Graph Condensation via Receptive Field Distribution Matching
Mengyang Liu, Shanchuan Li, Xinshi Chen, Le Song
TL;DR
The paper tackles the computational burden of training on large graphs by proposing Graph Condensation via Receptive Field Distribution Matching (GCDM). It recasts histogram-like graph data into distributions of receptive fields and uses a kernel-based MMD loss to synthesize a small graph whose receptive-field statistics align with the original, independent of a specific GNN training objective. GCDM demonstrates strong, architecture-agnostic generalization, achieving high accuracy at extreme condensation rates and significantly faster condensation than prior gradient-based methods. The approach also offers a graphless variant (GCDM-X) and shows favorable generalization across diverse GNN models, enabling efficient model selection and hyperparameter tuning on condensed data.
Abstract
Graph neural networks (GNNs) enable the analysis of graphs using deep learning, with promising results in capturing structured information in graphs.

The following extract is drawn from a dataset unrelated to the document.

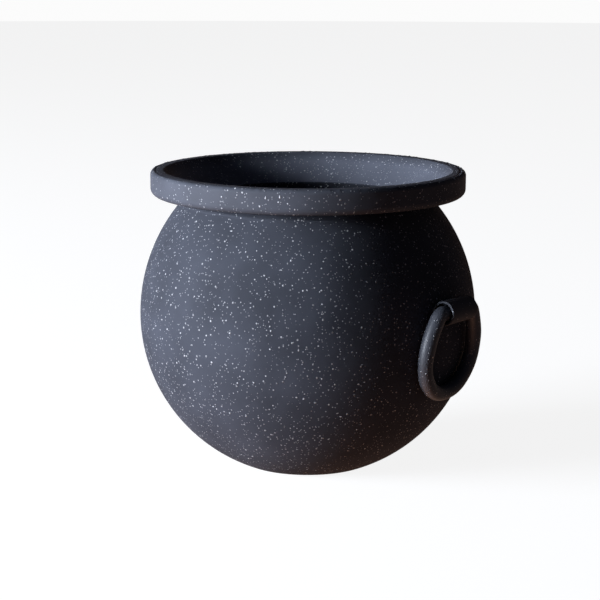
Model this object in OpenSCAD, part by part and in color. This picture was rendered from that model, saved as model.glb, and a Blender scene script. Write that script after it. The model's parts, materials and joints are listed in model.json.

This paper focuses on creating a small graph to represent the original graph, so that GNNs trained on the size-reduced graph can make accurate predictions. We view the original graph as a distribution of receptive fields and aim to synthesize a small graph whose receptive fields share a similar distribution. Thus, we propose Graph Condesation via Receptive Field Distribution Matching (GCDM), which is accomplished by optimizing the synthetic graph through the use of a distribution matching loss quantified by maximum mean discrepancy (MMD). Additionally, we demonstrate that the synthetic graph generated by GCDM is highly generalizable to a variety of models in evaluation phase and that the condensing speed is significantly improved using this framework.